Friends of the Icelandic disciples seem everywhere – our host’s kin materialize in country towns to feed us, appear in halls of power and as welcoming pastors of churches; another’s parents offer us the family’s summer home out in the west, a wood panelled cottage surrounded by lurching hills, volcanic cones, groves of trees. All night the wind purrs in the tops of aspens and pines.

We are dopey with travel, long hours crossing the hundreds of kilometres of valleys and slow hills, the long flowing nape of earth that seems smoothed by a cosmic hand. Sky sculptings too that mesmerize, high cirrus and columns of cumulus shepherded by evening winds, and the light play of the horizoning sun; and mottled clouds sagging with rain. Their bellies droop like grey pillows.

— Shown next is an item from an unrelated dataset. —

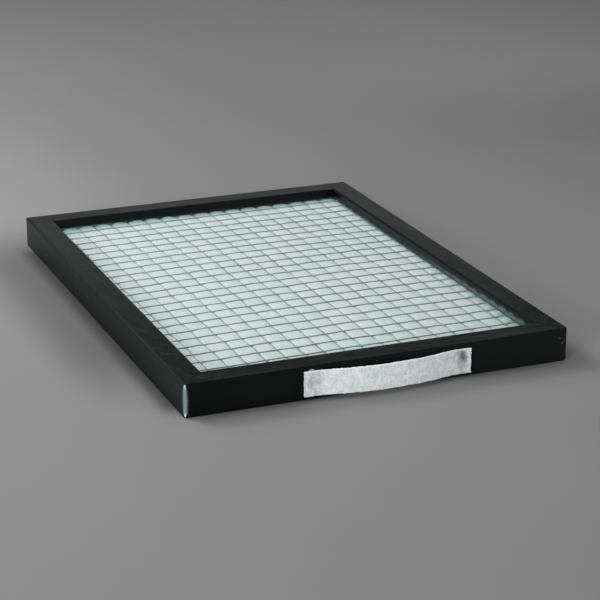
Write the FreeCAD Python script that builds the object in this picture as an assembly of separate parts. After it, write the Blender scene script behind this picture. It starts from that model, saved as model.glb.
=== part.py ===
import FreeCAD, Part
import math
import os

from FreeCAD import Vector

# Panel air filter: one folded plastic strip holds a fibre pad between two wire meshes.
# X runs across the filter, Y from the pull strap to the back, Z up.
# The origin is the middle of the frame's underside. All sizes are in millimetres.

# Frame strip
frame_width = 250.0
frame_depth = 350.0
frame_height = 21.5
wall = 1.2
flange_width = 16.0
lip_height = 6.5
corner_inside_radius = 1.8
edge_fold_radius = 1.1
mitre_gap = 0.3
open_mitre_gap = 1.0
cut_overrun = 2.0
near = 0.01

# Wire meshes
wire_diameter = 0.7
wire_sides = 8
mesh_pitch_across = 12.5
mesh_pitch_along = 13.1
mesh_edge_gap = 7.5
upper_mesh_turn = 1.2
upper_mesh_shift_x = -0.85
upper_mesh_shift_y = -2.05
seat_gap = 0.05

# Fibre pad
pad_edge_gap = 0.5
pad_bead_clearance = 0.4

# Glue
joint_bead_radius = 3.0
mitre_glue_end_gap = 1.6
mitre_glue_hollow = 0.2

# Pull strap and the glue behind its ends
strap_length = 108.5
strap_tab_length = 10.0
strap_thickness = 1.6
strap_bow = 5.5
strap_blend_radius = 14.0
strap_top_margin = 3.0
strap_bottom_margin = 2.7
strap_centre_x = 3.3
strap_glue_thickness = 0.4
strap_glue_width = 5.0
strap_glue_end_gap = 5.0
left_glue_overshoot = 1.0
left_glue_length = 11.0
right_glue_drop = 1.5
right_glue_length = 8.0

# Sizes that follow from the ones above
hollow_width = frame_width - 2 * wall
hollow_depth = frame_depth - 2 * wall
window_width = frame_width - 2 * flange_width
window_depth = frame_depth - 2 * flange_width
corner_outside_radius = corner_inside_radius + wall
upper_seat = frame_height - lip_height
lower_seat = lip_height
mesh_stack = 2 * wire_diameter + 3 * seat_gap
strap_top = frame_height - strap_top_margin


def block(width, depth, low, high):
    """A box centred on the Z axis, from one height to another."""
    return Part.makeBox(width, depth, high - low, Vector(-width / 2, -depth / 2, low))


def is_upright(edge):
    box = edge.BoundBox
    return box.XLength < near and box.YLength < near


def is_level_at(edge, heights):
    box = edge.BoundBox
    return any(abs(box.ZMin - z) < near and abs(box.ZMax - z) < near for z in heights)


def is_joint_corner(edge):
    """True at the back left corner, where the two ends of the strip meet."""
    middle = edge.BoundBox.Center
    return middle.x < 0 and middle.y > 0


def folded_block(width, depth, low, high, radius):
    """A box whose upright edges are rounded where the strip is folded."""
    solid = block(width, depth, low, high)
    folds = [edge for edge in solid.Edges if is_upright(edge) and not is_joint_corner(edge)]
    return solid.makeFillet(radius, folds)


def round_level_edges(solid, inside_window):
    """Rounds the long folds: those round the outside, or those round the window."""
    edges = []
    for edge in solid.Edges:
        middle = edge.BoundBox.Center
        in_window = abs(middle.x) < window_width / 2 + near and abs(middle.y) < window_depth / 2 + near
        if is_level_at(edge, (0, frame_height)) and in_window == inside_window:
            edges.append(edge)
    return solid.makeFillet(edge_fold_radius, edges)


def lip(low, high):
    """The inner edge of a flange, turned towards the pad all round the window."""
    outside = block(window_width + 2 * wall, window_depth + 2 * wall, low, high)
    return outside.cut(block(window_width, window_depth, low, high))


def mitre_slit(side_x, side_y):
    """The cut between two flanges, from the window's corner to the fold in the wall.

    At the back right corner the fold didn't close all the way.
    """
    gap = open_mitre_gap if side_x > 0 and side_y > 0 else mitre_gap
    inner = Vector(side_x * window_width / 2, side_y * window_depth / 2, 0)
    outer = Vector(side_x * hollow_width / 2, side_y * hollow_depth / 2, 0)
    run = outer - inner
    set_back = corner_inside_radius * (math.sqrt(2) - 1)
    length = run.Length + cut_overrun - set_back
    slit = Part.makeBox(length, gap, frame_height, Vector(-cut_overrun, -gap / 2, 0))
    slit.rotate(Vector(0, 0, 0), Vector(0, 0, 1), math.degrees(math.atan2(run.y, run.x)))
    slit.translate(inner)
    return slit


def joint_seam():
    """The open seam at the back left corner: the back wall butts on the left wall."""
    start = Vector(-hollow_width / 2, hollow_depth / 2 - mitre_gap, 0)
    return Part.makeBox(mitre_gap, wall + mitre_gap + cut_overrun, frame_height, start)


def frame_channel():
    """One strip of C section, notched and folded round the pad."""
    outside = folded_block(frame_width, frame_depth, 0, frame_height, corner_outside_radius)
    outside = round_level_edges(outside, inside_window=False)
    hollow = folded_block(hollow_width, hollow_depth, wall, frame_height - wall, corner_inside_radius)
    channel = outside.cut(hollow)
    channel = channel.fuse([lip(wall, lower_seat), lip(upper_seat, frame_height - wall)])
    channel = channel.cut(block(window_width, window_depth, -cut_overrun, frame_height + cut_overrun))
    channel = round_level_edges(channel.removeSplitter(), inside_window=True)
    cuts = [mitre_slit(side_x, side_y) for side_x in (-1, 1) for side_y in (-1, 1)]
    return channel.cut(cuts + [joint_seam()])


def spread(sheet_length, pitch):
    """Places of the wires that fit in a sheet, centred on it."""
    cells = int(sheet_length // pitch)
    return [(index - cells / 2) * pitch for index in range(cells + 1)]


def wire(length):
    """A straight wire along X with flats above and below, its middle at the origin."""
    step = 2 * math.pi / wire_sides
    reach = wire_diameter / 2 / math.cos(step / 2)
    corners = []
    for index in range(wire_sides + 1):
        angle = index * step + step / 2
        corners.append(Vector(-length / 2, reach * math.sin(angle), reach * math.cos(angle)))
    return Part.Face(Part.makePolygon(corners)).extrude(Vector(length, 0, 0))


def wire_mesh(cross_level, long_level):
    """Short wires across the filter, laid on long wires that run from front to back."""
    sheet_width = hollow_width - 2 * mesh_edge_gap
    sheet_depth = hollow_depth - 2 * mesh_edge_gap
    short_wire = wire(sheet_width)
    long_wire = wire(sheet_depth).rotated(Vector(0, 0, 0), Vector(0, 0, 1), 90)
    wires = [short_wire.translated(Vector(0, y, cross_level)) for y in spread(sheet_depth, mesh_pitch_along)]
    wires += [long_wire.translated(Vector(x, 0, long_level)) for x in spread(sheet_width, mesh_pitch_across)]
    return Part.makeCompound(wires)


def upper_mesh():
    """The mesh under the upper lip. It lies slightly turned in the frame."""
    cross_level = upper_seat - seat_gap - wire_diameter / 2
    mesh = wire_mesh(cross_level, cross_level - wire_diameter - seat_gap)
    mesh.rotate(Vector(0, 0, 0), Vector(0, 0, 1), upper_mesh_turn)
    mesh.translate(Vector(upper_mesh_shift_x, upper_mesh_shift_y, 0))
    return mesh


def lower_mesh():
    """The mesh that carries the pad, on the lower lip."""
    cross_level = lower_seat + seat_gap + wire_diameter / 2
    return wire_mesh(cross_level, cross_level + wire_diameter + seat_gap)


def filter_pad():
    """The fibre pad, cut to fill the channel and squeezed between the meshes."""
    corner_radius = (joint_bead_radius + pad_bead_clearance) / (math.sqrt(2) - 1)
    pad = block(hollow_width - 2 * pad_edge_gap, hollow_depth - 2 * pad_edge_gap,
                lower_seat + mesh_stack, upper_seat - mesh_stack)
    return pad.makeFillet(corner_radius, [edge for edge in pad.Edges if is_upright(edge)])


def joint_glue():
    """A bead down the inside of the corner where the strip's ends meet."""
    foot = Vector(-hollow_width / 2, hollow_depth / 2, wall)
    height = frame_height - 2 * wall
    bead = Part.makeCylinder(joint_bead_radius, height, foot, Vector(0, 0, 1), 90)
    bead.rotate(foot, Vector(0, 0, 1), -90)
    return bead


def mitre_glue():
    """Glue in the open mitre of the upper flange, its face drawn in between the two edges."""
    half = open_mitre_gap / 2 - seat_gap
    corners = [Vector(0, half, -seat_gap), Vector(0, half, -wall),
               Vector(0, -half, -wall), Vector(0, -half, -seat_gap)]
    face = Part.Arc(corners[-1], Vector(0, 0, -seat_gap - mitre_glue_hollow), corners[0]).toShape()
    section = Part.Face(Part.Wire(Part.makePolygon(corners).Edges + [face]))
    inner = Vector(window_width / 2, window_depth / 2, frame_height)
    run = Vector(hollow_width / 2, hollow_depth / 2, frame_height) - inner
    glue = section.extrude(Vector(run.Length - 2 * mitre_glue_end_gap, 0, 0))
    glue.translate(Vector(mitre_glue_end_gap, 0, 0))
    glue.rotate(Vector(0, 0, 0), Vector(0, 0, 1), math.degrees(math.atan2(run.y, run.x)))
    glue.translate(inner)
    return glue


def strap_face_edges(offset):
    """One face of the strap seen from above: flat tab, blend, bow, blend, flat tab."""
    half_length = strap_length / 2
    half_span = half_length - strap_tab_length
    turn = 2 * math.atan(strap_bow / half_span)
    bow_radius = half_span / math.sin(turn) - strap_blend_radius + offset
    blend_radius = strap_blend_radius - offset

    def on_blend(angle):
        return Vector(half_span - blend_radius * math.sin(angle),
                      offset + blend_radius * (1 - math.cos(angle)), 0)

    def mirrored(point):
        return Vector(-point.x, point.y, 0)

    crown = Vector(0, strap_bow + offset, 0)
    bow_end = Vector(bow_radius * math.sin(turn), crown.y - bow_radius * (1 - math.cos(turn)), 0)
    tab_end = Vector(half_length, offset, 0)
    tab_root = Vector(half_span, offset, 0)
    blend_middle = on_blend(turn / 2)
    return [
        Part.LineSegment(mirrored(tab_end), mirrored(tab_root)).toShape(),
        Part.Arc(mirrored(tab_root), mirrored(blend_middle), mirrored(bow_end)).toShape(),
        Part.Arc(mirrored(bow_end), crown, bow_end).toShape(),
        Part.Arc(bow_end, blend_middle, tab_root).toShape(),
        Part.LineSegment(tab_root, tab_end).toShape(),
    ]


def strap_outline():
    """The strap's section from above, with the frame's side at Y = 0 and the bow at Y > 0."""
    ends = []
    for side in (-1, 1):
        near = Vector(side * strap_length / 2, 0, 0)
        ends.append(Part.LineSegment(near, near + Vector(0, strap_thickness, 0)).toShape())
    edges = strap_face_edges(0) + strap_face_edges(strap_thickness) + ends
    return Part.Wire(Part.__sortEdges__(edges))


def pull_strap():
    """A felt strap, fixed flat at both ends and bowed out between them for a finger."""
    strap = Part.Face(strap_outline()).extrude(Vector(0, 0, strap_top - strap_bottom_margin))
    strap.rotate(Vector(0, 0, 0), Vector(0, 0, 1), 180)
    strap.translate(Vector(strap_centre_x, -frame_depth / 2 - strap_glue_thickness, strap_bottom_margin))
    return strap


def glue_smear(x, low, high):
    """A flat smear of glue with round ends on the frame's front wall."""
    radius = strap_glue_width / 2
    front = -frame_depth / 2
    out = Vector(0, -1, 0)
    smear = Part.makeBox(strap_glue_width, strap_glue_thickness, high - low - 2 * radius,
                         Vector(x - radius, front - strap_glue_thickness, low + radius))
    for z in (low + radius, high - radius):
        smear = smear.fuse(Part.makeCylinder(radius, strap_glue_thickness, Vector(x, front, z), out))
    return smear.removeSplitter()


def strap_glue_left():
    """Glue behind the left tab. It shows above the strap."""
    x = strap_centre_x - strap_length / 2 + strap_glue_end_gap
    high = strap_top + left_glue_overshoot
    return glue_smear(x, high - left_glue_length, high)


def strap_glue_right():
    x = strap_centre_x + strap_length / 2 - strap_glue_end_gap
    high = strap_top - right_glue_drop
    return glue_smear(x, high - right_glue_length, high)


nodes = {
    "frame_channel": frame_channel,
    "upper_mesh": upper_mesh,
    "lower_mesh": lower_mesh,
    "filter_pad": filter_pad,
    "joint_glue": joint_glue,
    "mitre_glue": mitre_glue,
    "pull_strap": pull_strap,
    "strap_glue_left": strap_glue_left,
    "strap_glue_right": strap_glue_right,
}

os.makedirs("parts", exist_ok=True)
for name, make in nodes.items():
    shape = make()
    shape.exportStep(f"parts/{name}.step")
    box = shape.BoundBox
    print(f"{name}: {len(shape.Solids)} solids, valid {shape.isValid()}, volume {shape.Volume:.0f},",
          f"box {box.XMin:.2f} {box.YMin:.2f} {box.ZMin:.2f} to {box.XMax:.2f} {box.YMax:.2f} {box.ZMax:.2f}")
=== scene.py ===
import math

import bpy
import numpy as np
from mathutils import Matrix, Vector


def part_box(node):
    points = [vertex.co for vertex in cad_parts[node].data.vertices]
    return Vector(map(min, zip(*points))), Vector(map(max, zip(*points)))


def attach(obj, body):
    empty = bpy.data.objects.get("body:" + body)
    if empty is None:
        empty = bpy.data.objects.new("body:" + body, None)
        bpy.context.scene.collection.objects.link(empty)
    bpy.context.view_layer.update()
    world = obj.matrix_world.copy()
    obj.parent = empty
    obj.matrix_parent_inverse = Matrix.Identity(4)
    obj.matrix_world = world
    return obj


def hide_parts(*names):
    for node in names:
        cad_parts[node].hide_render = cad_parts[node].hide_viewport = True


# Panel air filter: fibre pad between two wire meshes in a folded black plastic frame, with a felt strap.
# X runs across the filter, Y from the strap side to the back, Z up. All sizes are in metres.

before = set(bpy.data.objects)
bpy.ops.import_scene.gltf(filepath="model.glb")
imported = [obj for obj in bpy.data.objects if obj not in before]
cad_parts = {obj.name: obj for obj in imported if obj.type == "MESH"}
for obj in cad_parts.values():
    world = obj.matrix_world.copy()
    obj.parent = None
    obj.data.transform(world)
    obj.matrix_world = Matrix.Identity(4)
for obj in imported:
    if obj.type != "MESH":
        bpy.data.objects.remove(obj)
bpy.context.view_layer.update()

MM = 0.001

# Frame and window
frame_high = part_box("frame_channel")[1]
frame_height = frame_high.z
half_width = frame_high.x
half_depth = frame_high.y
flange_width = 16 * MM
lip_height = 6.5 * MM
wall = 1.2 * MM
window_x = half_width - flange_width
window_y = half_depth - flange_width
upper_seat = frame_height - lip_height
lower_seat = lip_height

# Wire meshes
wire_diameter = 0.7 * MM
seat_gap = 0.05 * MM
mesh_pitch_across = 12.5 * MM
mesh_pitch_along = 13.1 * MM
mesh_edge_gap = 7.5 * MM
upper_mesh_turn = math.radians(1.2)
upper_mesh_shift = (-0.85 * MM, -2.05 * MM)
mesh_crown = 1.4 * MM
wire_sides = 10
steps_per_cell = 5
upper_mesh_seed = 11
lower_mesh_seed = 12

# Gentle bends of each wire; a bend's own length and size are shares of the ones named here
bends_per_wire = 3
bend_length = 35 * MM
bend_length_shares = (0.6, 1.8)
bend_size = 0.38 * MM
bend_size_shares = (0.25, 0.75)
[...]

On my departing flight to New York, the seat cushions of the plane are all imprinted with a charming Icelandic lullaby:

‘Bi, bi og blaka, alftirnar kvaka…………’
‘Bye bye and hushabye,
Can you see the swans fly?
Now half asleep in bed I lie
Awake with half an eye.
Heyho and welladay,
Over hills and far away…………’

Up and away, over the hills and faraways of this lovely country, yes half asleep, half an eye, as our jet leans west over the Arctic Circle before rejoining and inching down the seabord of continental North America.

But words or photos cannot capture the essence or spirit of this place – they are only a few lovely feathers of the majestic peacock, or a handful of pebbles gathered from a calm and tranquil shore.

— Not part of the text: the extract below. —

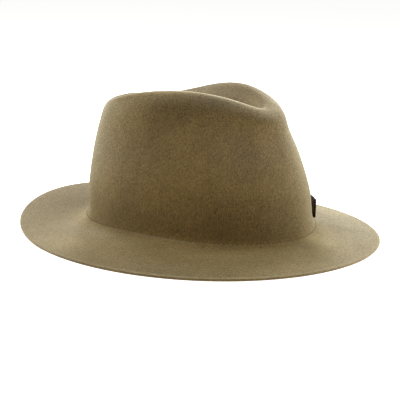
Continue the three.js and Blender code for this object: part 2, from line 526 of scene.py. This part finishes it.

Footnote:  You step out into the huge distances, this conspiracy of earth and sky that surrounds you like a vast stage, feeling the relief – or perhaps the unbearableness – of being alone with only yourself, the unburdening humbleness or the troubling emptiness against which you can measure and consider your own brief millisecond of living.

You are the only living thing, the first human, an Adam alone in this endless garden landscape, the lead and only actor in a great amphitheatre of nature – but there are no lines, no plot, only the attentive stillness, a void empty of intent or purpose. The huge distances diminish you, the great silences swallow up the follies in your mind, disentangle you from the fictions and myths of who you thought you were. Everything is pared away.

Stripped of everything, you are only pure consciousness, a ragged scarecrow in an empty field. Bereft of all your props and distractions you peer into the empty silent mirror of eternity to see yourself, unmasked and elemental, to become as nothing and to see what remains.

On a distant hillside a Lilliputian farmhouse catches the sun – its single front window stares out into the nothingness, a gaping Oh! of wonderment. You go to bed at midnight in daylight – you wake at 5 am to the same daylight, the patient empty hills, the pale sun still over there on the earth’s rim in this nightless Arctic summer.

Iceland grows its poets and philosophers out of these sweeping landscapes, the darkless summers, lightless winters, the naked earth –  its austere beauty of fire and stone –  the rich and fertile spawning grounds of emptiness.